Au-delà de l’aspect militaire de la chose, les divergences politiques ne font que s’accroître. Et l’inter­vention russe n’arrange pas les choses. En effet, aujourd’hui, il semble que ce sont les Russes qui mènent la danse. « Les Etats-Unis frappent de l’extérieur, la Russie, elle, a une base militaire à Tartous. C’est une différence de taille. En plus, Moscou coordonne son action avec le régime syrien. C’est donc elle qui désormais a la main haute sur le plan militaire », estime Dr Hicham Ahmad.
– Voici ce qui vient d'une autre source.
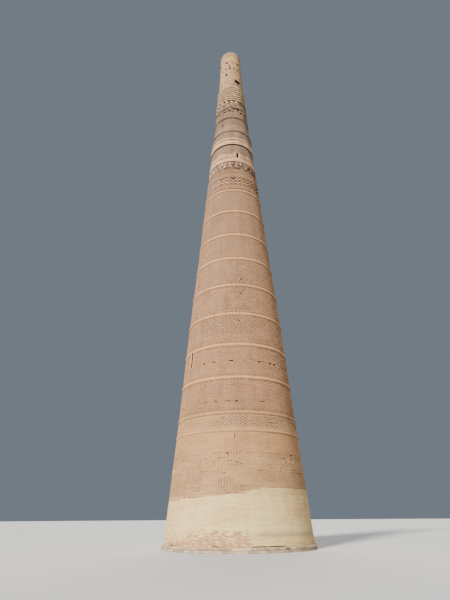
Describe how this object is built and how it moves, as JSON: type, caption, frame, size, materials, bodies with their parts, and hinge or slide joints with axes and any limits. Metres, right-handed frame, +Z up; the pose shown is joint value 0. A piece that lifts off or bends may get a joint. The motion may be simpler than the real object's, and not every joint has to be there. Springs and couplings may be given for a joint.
{
  "type": "brick minaret, 1:2 scale model",
  "caption": "Tall tapering round brick minaret, hollow, with pale string rings, patterned friezes, a cornice, slit windows and a weathered cap, as a 1:2 scale model.",
  "frame": {"origin": "centre of the round footing's underside, on the floor the tower stands on", "axes": "+Z up along the tower's axis; -Y is the front that the picture shows, with +X to its right"},
  "size_m": [6.1, 6.1, 30.175],
  "materials": {
    "footing_stone": "rough grey-buff stone and mortar",
    "repaired_brick": "pale new fired brick, matte",
    "wall_brick": "weathered buff-brown fired brick, matte",
    "smooth_brick": "smooth pale fired brick, matte",
    "ring_brick": "pale fired brick of the rings and cornice, matte",
    "frieze_brick": "patterned fired brick, matte",
    "drum_brick": "weathered brown-grey fired brick, matte",
    "worn_brick": "eroded fired brick with dark recesses"
  },
  "bodies": {
    "root": {"footing_ring": "footing_stone", "repaired_base": "repaired_brick", "lower_wall": "wall_brick", "worn_frieze": "frieze_brick", "smooth_wall": "smooth_brick", "ring_1": "ring_brick", "lower_frieze": "frieze_brick", "ring_2": "ring_brick", "stage_1": "wall_brick", "ring_3": "ring_brick", "stage_2": "wall_brick", "ring_4": "ring_brick", "stage_3": "wall_brick", "ring_5": "ring_brick", "stage_4": "wall_brick", "ring_6": "ring_brick", "stage_5": "wall_brick", "ring_7": "ring_brick", "stage_6": "wall_brick", "ring_8": "ring_brick", "stage_7": "wall_brick", "ring_9": "ring_brick", "stage_8": "wall_brick", "ring_10": "ring_brick", "neck_wall": "drum_brick", "upper_frieze": "frieze_brick", "collar_wall": "drum_brick", "corbel_band": "worn_brick", "pale_band": "smooth_brick", "slit_drum": "drum_brick", "cornice_band": "ring_brick", "cornice_fillet": "ring_brick", "lozenge_drum": "drum_brick", "ledge_course": "ring_brick", "plain_drum": "drum_brick", "string_course": "ring_brick", "worn_band": "worn_brick", "dentil_band": "worn_brick", "ribbed_drum": "drum_brick", "top_shaft_lower": "drum_brick", "top_shaft_upper": "smooth_brick", "top_cap": "smooth_brick"}
  },
  "joints": []
}
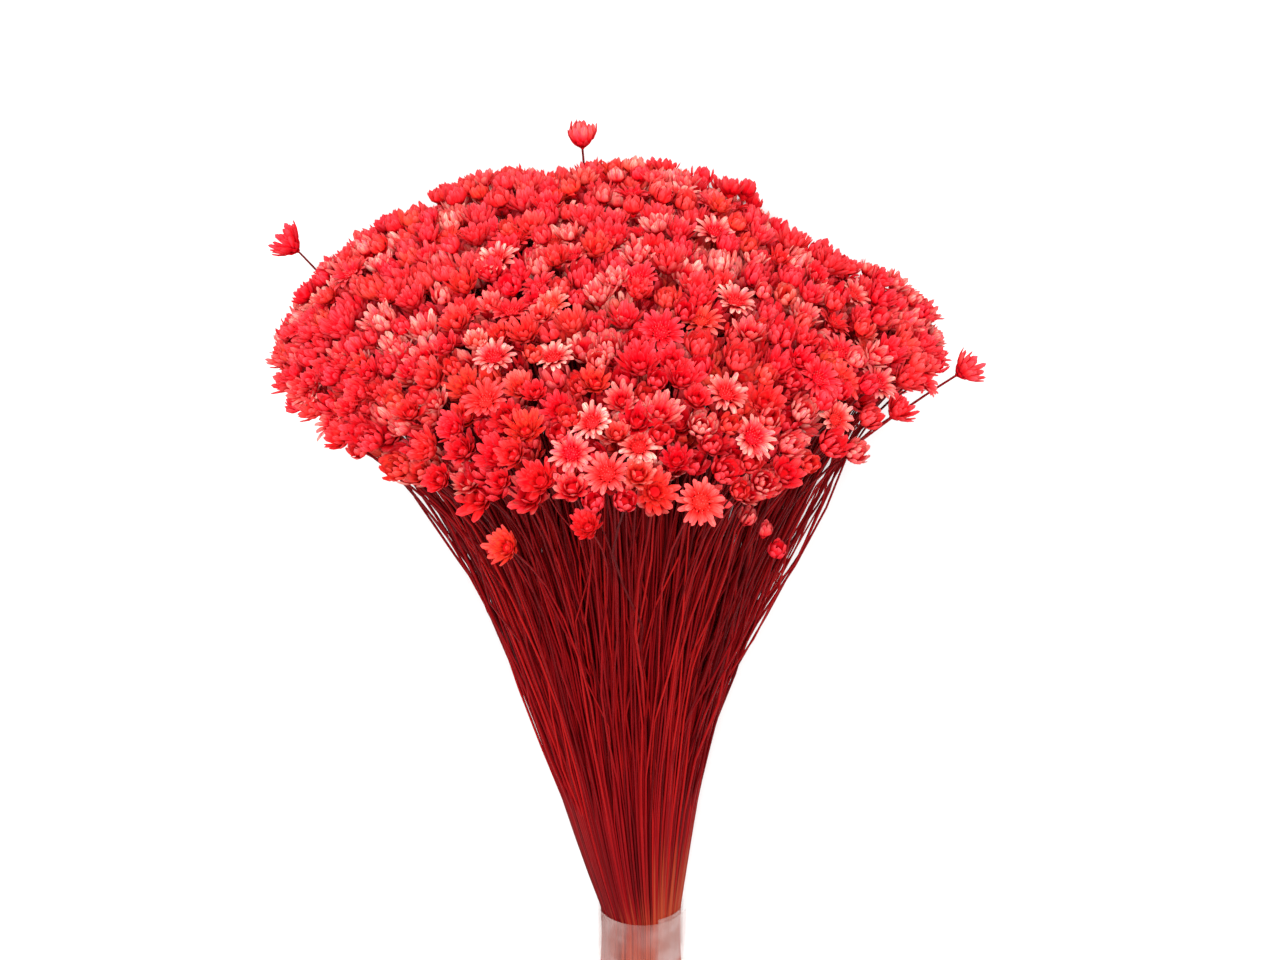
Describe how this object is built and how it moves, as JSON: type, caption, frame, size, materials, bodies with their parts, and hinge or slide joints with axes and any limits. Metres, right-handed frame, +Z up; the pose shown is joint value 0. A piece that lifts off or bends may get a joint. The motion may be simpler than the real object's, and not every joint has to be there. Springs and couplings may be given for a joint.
{
  "type": "bunch of dried star flowers",
  "caption": "Bunch of small dried star flowers on thin bare stems, dyed red, held by a band of clear tape and lying on its back.",
  "frame": {"origin": "middle of the patch of surface that the bunch covers, at the surface", "axes": "+Z up, +Y from the cut ends towards the flowers, +X to the right when looking along +Y"},
  "size_m": [0.1824, 0.267, 0.1508],
  "materials": {
    "flower": "dry, dyed red",
    "stem": "dry, dyed dark red",
    "tape": "clear and glossy"
  },
  "bodies": {
    "root": {"sprig_01": "flower", "sprig_02": "flower", "sprig_03": "flower", "sprig_04": "flower", "sprig_05": "flower", "sprig_06": "flower", "sprig_07": "flower", "sprig_08": "flower", "sprig_09": "flower", "sprig_10": "flower", "sprig_11": "flower", "sprig_12": "flower", "sprig_13": "flower", "sprig_14": "flower", "sprig_15": "flower", "sprig_16": "flower", "sprig_17": "flower", "sprig_18": "flower", "sprig_19": "flower", "sprig_20": "flower", "sprig_21": "flower", "sprig_22": "flower", "sprig_23": "flower", "sprig_24": "flower", "sprig_25": "flower", "sprig_26": "flower", "sprig_27": "flower", "sprig_28": "flower", "sprig_29": "flower", "sprig_30": "flower", "sprig_31": "flower", "sprig_32": "flower", "sprig_33": "flower", "sprig_34": "flower", "sprig_35": "flower", "sprig_36": "flower", "sprig_37": "flower", "sprig_38": "flower", "sprig_39": "flower", "sprig_40": "flower", "sprig_41": "flower", "sprig_42": "flower", "sprig_43": "flower", "sprig_44": "flower", "sprig_45": "flower", "sprig_46": "flower", "sprig_47": "flower", "sprig_48": "flower", "sprig_49": "flower", "sprig_50": "flower", "sprig_51": "flower", "sprig_52": "flower", "sprig_53": "flower", "sprig_54": "flower", "sprig_55": "flower", "sprig_56": "flower", "sprig_57": "flower", "sprig_58": "flower", "tape_band": "tape"}
  },
  "joints": []
}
La question est donc maintenant de savoir comment ces évolutions sur le terrain vont influencer tout règlement politique futur. Déjà, côté européen, on a pu noter un certain fléchissement des positions officielles quant à l’exigence préa­lable à tout règlement, à savoir, le départ du président Bachar Al-Assad. « Le problème est que maintenant, on est toujours dans la logique de guerre. Et le conflit ne fait que s’étendre. Or, il est clair que la crise syrienne ne sera pas réglée par la guerre, il n’y aura ni gagnant ni perdant, d’autant plus qu’aujourd’hui, il y a beaucoup de parties étrangères qui interviennent dans le conflit. Aucune solution n’est envisageable par les armes, et il faudra un jour ou l’autre négocier. Peut-être que les Occidentaux et la Russie finiront par parvenir à un compromis qui maintienne le régime actuel, sans les visages actuels. Une façon de sauver la face », conclut Dr Hicham.

Si un tel compromis est trouvé, ce sera la plus grande victoire diplomatique du président russe, Vladimir Poutine. Et peut-être une res­tructuration de la géopolitique mondiale.